En l’espèce, lors d’une opération réalisée sous anesthésie générale, un patient se réveille, et ressent l’ensemble des actes opératoires. Le chirurgien, alerté par une hypertension artérielle, souhaite contacter le médecin anesthésiste. Or, il se rend compte qu’il est absent du bloc opératoire, qu’il est introuvable et injoignable. Par conséquent, une infirmière anesthésiste est appelée en urgence afin de remédier à la situation.
L’expertise conclut que le réveil du patient était lié à une faute de la part du médecin anesthésiste. Ce dernier ne peut en principe s’absenter du bloc opératoire que brièvement en informant les autres soignants et en s’assurant que l’anesthésie est stable. En l’espèce, les conditions n’avaient pas été respectées. Il est alors poursuivi devant le tribunal correctionnel qui le déclare coupable de blessures involontaires. Le tribunal considère qu’il a commis une violation manifestement délibérée d’une obligation de sécurité ou de prudence. Le médecin anesthésiste fait appel. La Cour d’appel de Toulouse le condamne à son tour pour blessures involontaires. Il se pourvoit en cassation.
Dans un premier temps, le médecin reproche à l’arrêt d’avoir violé l’article 6 de la ConvEDH en l’ayant privé de son droit à une défense efficiente et à un procès équitable. Il allègue le fait que l’intégralité du dossier médical ne lui a pas été communiqué. Cependant, la Cour de cassation rappelle que l’article 6 de la ConvEDH n’impose pas la communication directe du dossier médical lorsque le prévenu a pu avoir accès à l’ensemble des pièces soumises à la juridiction, et a pu en discuter contradictoirement.
Puis, l’anesthésiste reproche à l’arrêt de le déclarer coupable pour avoir violé délibérément une obligation particulière de sécurité ou de prudence alors que le code de la santé publique ne crée seulement des obligations envers les établissements de santé et non à la charge des médecins anesthésistes. C’est pourquoi, il considère que la Cour d’appel a violé l’article 222-20 du Code pénal.

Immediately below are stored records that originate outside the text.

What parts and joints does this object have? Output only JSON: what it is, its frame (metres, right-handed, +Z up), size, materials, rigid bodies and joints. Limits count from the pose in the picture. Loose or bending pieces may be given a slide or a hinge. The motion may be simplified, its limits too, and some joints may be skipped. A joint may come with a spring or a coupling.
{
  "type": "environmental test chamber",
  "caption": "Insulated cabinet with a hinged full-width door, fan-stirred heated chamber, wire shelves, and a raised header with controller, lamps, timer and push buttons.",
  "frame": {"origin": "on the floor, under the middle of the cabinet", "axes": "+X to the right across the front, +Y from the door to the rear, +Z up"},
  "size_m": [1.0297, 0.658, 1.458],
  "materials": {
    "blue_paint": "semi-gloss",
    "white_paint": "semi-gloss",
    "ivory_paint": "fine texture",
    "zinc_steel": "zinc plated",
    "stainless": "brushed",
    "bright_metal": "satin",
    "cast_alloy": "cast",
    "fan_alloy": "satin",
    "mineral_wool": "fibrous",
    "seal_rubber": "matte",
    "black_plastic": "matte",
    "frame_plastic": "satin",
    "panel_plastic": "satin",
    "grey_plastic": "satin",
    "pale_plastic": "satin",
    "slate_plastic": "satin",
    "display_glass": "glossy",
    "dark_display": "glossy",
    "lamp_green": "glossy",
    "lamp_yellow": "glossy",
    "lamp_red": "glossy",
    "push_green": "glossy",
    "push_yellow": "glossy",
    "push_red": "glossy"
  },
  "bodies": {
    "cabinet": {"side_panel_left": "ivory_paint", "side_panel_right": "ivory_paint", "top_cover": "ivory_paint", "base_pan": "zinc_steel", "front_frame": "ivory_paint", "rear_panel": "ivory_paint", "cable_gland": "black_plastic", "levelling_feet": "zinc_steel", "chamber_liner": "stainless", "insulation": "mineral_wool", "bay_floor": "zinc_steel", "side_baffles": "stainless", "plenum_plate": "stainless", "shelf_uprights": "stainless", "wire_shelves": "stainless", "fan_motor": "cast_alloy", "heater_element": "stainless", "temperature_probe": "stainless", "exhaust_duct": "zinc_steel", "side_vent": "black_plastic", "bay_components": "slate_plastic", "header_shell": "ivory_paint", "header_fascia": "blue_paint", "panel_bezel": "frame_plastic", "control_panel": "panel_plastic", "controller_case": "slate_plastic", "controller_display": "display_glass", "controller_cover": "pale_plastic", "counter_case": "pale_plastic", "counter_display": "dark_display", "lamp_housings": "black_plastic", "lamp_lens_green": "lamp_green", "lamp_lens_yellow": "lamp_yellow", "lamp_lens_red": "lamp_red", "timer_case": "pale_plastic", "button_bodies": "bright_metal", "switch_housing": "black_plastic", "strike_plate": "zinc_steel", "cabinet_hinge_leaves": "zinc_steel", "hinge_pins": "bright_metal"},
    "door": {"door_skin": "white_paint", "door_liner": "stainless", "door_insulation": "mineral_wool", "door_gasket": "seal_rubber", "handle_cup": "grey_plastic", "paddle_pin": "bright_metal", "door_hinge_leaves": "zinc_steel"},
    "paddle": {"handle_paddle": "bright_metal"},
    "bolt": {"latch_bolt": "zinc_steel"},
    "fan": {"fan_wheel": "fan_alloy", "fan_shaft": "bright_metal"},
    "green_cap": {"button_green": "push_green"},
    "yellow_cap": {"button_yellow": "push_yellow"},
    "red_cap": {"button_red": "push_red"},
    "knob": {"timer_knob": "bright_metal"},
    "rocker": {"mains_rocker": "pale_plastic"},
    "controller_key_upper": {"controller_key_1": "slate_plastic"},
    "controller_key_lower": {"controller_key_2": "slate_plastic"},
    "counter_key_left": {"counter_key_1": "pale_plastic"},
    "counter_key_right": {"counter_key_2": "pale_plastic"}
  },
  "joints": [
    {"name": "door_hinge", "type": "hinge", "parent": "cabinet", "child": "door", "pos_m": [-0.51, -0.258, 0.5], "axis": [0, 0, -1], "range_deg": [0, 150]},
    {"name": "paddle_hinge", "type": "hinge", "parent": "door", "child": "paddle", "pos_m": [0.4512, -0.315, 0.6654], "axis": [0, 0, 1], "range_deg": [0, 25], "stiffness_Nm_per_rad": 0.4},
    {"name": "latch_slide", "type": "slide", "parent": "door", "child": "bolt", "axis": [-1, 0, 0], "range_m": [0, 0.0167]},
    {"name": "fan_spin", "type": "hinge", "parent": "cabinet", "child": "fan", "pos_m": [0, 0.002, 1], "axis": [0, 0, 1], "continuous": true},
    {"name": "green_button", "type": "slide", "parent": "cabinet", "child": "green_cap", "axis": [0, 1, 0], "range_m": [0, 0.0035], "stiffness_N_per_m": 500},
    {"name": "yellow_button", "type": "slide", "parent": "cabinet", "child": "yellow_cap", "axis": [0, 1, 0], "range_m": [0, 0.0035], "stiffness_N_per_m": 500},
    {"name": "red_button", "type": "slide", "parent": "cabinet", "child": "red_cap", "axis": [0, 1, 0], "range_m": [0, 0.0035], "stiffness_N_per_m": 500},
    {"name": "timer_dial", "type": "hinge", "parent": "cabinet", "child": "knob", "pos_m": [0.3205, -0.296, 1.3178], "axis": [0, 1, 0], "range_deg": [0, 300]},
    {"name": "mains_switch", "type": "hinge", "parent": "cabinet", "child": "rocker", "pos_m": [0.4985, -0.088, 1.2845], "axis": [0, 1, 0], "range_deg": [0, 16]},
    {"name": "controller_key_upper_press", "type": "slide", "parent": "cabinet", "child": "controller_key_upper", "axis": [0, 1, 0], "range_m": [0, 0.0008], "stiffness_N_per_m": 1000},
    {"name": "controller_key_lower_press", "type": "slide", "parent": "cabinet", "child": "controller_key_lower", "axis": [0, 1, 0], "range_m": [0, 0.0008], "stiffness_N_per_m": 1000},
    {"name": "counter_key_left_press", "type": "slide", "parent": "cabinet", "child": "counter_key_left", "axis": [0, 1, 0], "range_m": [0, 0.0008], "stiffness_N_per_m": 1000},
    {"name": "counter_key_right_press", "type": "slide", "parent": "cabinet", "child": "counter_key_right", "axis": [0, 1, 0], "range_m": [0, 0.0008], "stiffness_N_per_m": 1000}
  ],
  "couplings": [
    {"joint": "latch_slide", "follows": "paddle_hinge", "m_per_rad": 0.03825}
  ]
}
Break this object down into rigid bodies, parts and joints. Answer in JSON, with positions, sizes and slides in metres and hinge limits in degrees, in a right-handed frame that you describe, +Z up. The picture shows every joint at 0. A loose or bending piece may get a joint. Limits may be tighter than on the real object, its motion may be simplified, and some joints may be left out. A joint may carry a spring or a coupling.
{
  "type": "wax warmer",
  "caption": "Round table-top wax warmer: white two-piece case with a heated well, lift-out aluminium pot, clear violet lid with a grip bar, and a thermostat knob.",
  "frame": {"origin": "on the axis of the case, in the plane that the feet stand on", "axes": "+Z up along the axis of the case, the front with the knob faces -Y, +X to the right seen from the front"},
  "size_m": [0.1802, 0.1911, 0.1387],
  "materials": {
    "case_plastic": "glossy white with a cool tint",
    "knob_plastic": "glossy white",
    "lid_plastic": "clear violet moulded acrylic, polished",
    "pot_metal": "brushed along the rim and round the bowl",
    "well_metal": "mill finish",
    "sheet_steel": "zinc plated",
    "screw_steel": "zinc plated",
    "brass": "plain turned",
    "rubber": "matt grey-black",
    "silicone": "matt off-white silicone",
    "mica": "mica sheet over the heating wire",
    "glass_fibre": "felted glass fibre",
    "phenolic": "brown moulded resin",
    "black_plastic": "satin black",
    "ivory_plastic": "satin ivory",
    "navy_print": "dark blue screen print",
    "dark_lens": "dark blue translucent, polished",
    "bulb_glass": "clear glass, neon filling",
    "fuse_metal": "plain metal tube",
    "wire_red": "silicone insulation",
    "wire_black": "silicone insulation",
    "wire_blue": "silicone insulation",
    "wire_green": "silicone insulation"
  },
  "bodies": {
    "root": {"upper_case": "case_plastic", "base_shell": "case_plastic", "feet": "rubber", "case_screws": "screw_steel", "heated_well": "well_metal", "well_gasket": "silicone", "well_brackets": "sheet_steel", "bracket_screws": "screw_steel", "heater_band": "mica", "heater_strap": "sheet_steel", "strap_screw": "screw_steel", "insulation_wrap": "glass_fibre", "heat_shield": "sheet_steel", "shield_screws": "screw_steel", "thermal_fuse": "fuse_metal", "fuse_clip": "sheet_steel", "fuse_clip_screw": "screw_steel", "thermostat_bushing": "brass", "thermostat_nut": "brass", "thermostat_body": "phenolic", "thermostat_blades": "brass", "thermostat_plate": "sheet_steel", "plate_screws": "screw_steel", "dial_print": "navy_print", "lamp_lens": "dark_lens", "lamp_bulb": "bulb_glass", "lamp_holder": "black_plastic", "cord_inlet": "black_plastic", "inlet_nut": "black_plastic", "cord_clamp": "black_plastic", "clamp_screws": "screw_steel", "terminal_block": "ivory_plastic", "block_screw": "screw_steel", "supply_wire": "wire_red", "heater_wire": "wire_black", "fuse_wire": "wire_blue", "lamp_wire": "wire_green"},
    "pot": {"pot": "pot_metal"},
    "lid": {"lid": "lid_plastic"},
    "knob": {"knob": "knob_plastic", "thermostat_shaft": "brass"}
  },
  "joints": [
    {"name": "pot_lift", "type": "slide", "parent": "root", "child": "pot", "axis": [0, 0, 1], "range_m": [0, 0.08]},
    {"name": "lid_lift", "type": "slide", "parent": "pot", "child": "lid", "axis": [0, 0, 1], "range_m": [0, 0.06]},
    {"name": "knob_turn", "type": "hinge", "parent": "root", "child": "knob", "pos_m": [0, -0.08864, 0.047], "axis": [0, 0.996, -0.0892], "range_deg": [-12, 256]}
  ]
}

La Cour d’appel retient le médecin coupable du délit de blessures involontaires car l’article D.6124-93 du CSP “met à la charge des médecins anesthésistes l’obligation de participer à l’élaboration de la programmation des interventions”. Étant responsable de l’anesthésie, il doit assurer une surveillance clinique continue. La Cour a estimé qu’en partant de la salle d’opération sans en avoir informé quelqu’un et alors qu’il savait que le patient devait faire l’objet d’une surveillance, il a violé délibérément l’obligation de prudence qui lui incombe.
La Cour de cassation valide ce raisonnement et rejette le pourvoi. Elle considère que les manquements délibérés aux obligations de prudence et de sécurité sont caractérisés.